West Ham United manager Sam Allardyce admits he is disappointed with Ravel Morrison's decision not play through a recent groin injury despite being given the all clear by medical staff.

Morrison, 21, enjoyed a breakout first half of the campaign despite the Hammers' struggles but has not started a league game for the club since mid-December due to a combination of a dramatic drop in form and persistent injury concern.

His route to the first team has also been hampered by the return of a number of first team players from injury with Queens Park Rangers manager Harry Redknapp keen to capitalise on the situation and take the former Manchester United prodigy on loan.

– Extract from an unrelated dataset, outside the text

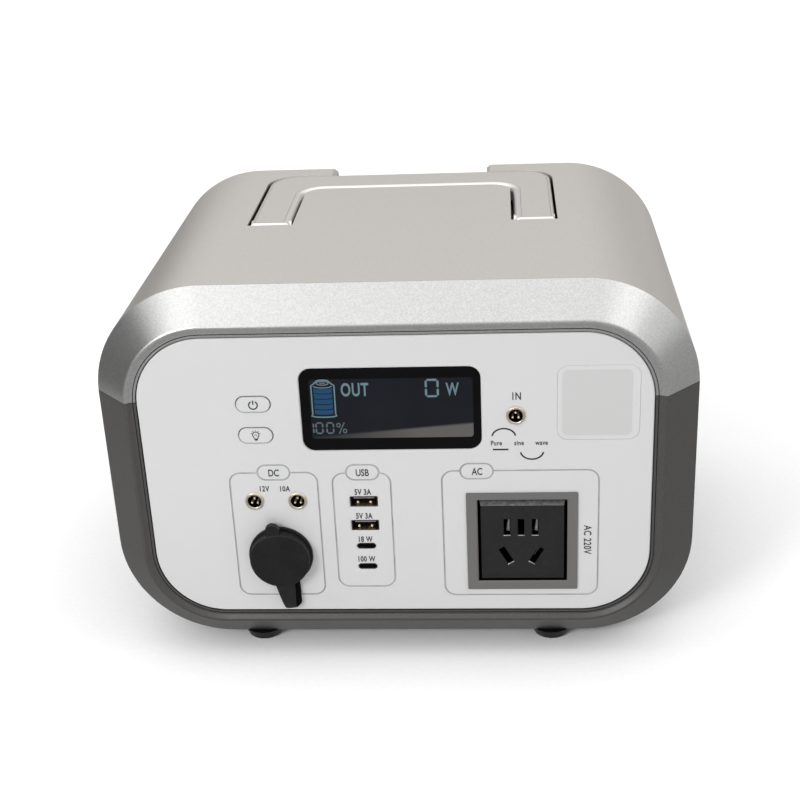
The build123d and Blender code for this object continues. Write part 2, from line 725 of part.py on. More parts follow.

With a possible departure looming, Allardyce admits it has been frustrating waiting for Morrison to recover from injury.

"Listening to our medical staff, there is no problem that he can carry on - not at all," Allardyce told a press conference, ITV Sport report.

"He says he feels it occasionally. Instead of gritting your teeth and getting on with it... he's not the type.

"Lots and lots of players throughout the country will be playing with a similar type of injury that the medical team say 'you can carry on, it's not a problem'."

Morrison's remarkable contribution earlier this season earned the youngster recognition at England Under-21 level and sparked tentative talk of the possibility of a call up to the senior side ahead of next summer's World Cup.

The youngster's fading influence coincided with West Ham's slump in form that has recently undergone a turnaround thanks to back to back league wins, but Allardyce remains unimpressed with Morrison's waning contribution.

"Some come, rise to the occasion and then don't realise how far they have risen, then all of a sudden when they start realising where they have gone that can be a little bit of a problem," he added.

"You have a lot of other players that are challenging his (Morrison's) position and doing a better job than him. I'm always disappointed if no one gives me selection problems.

"I like the fact that you have to see how players deal with being left out - are they going to be professional or unprofessional about it?"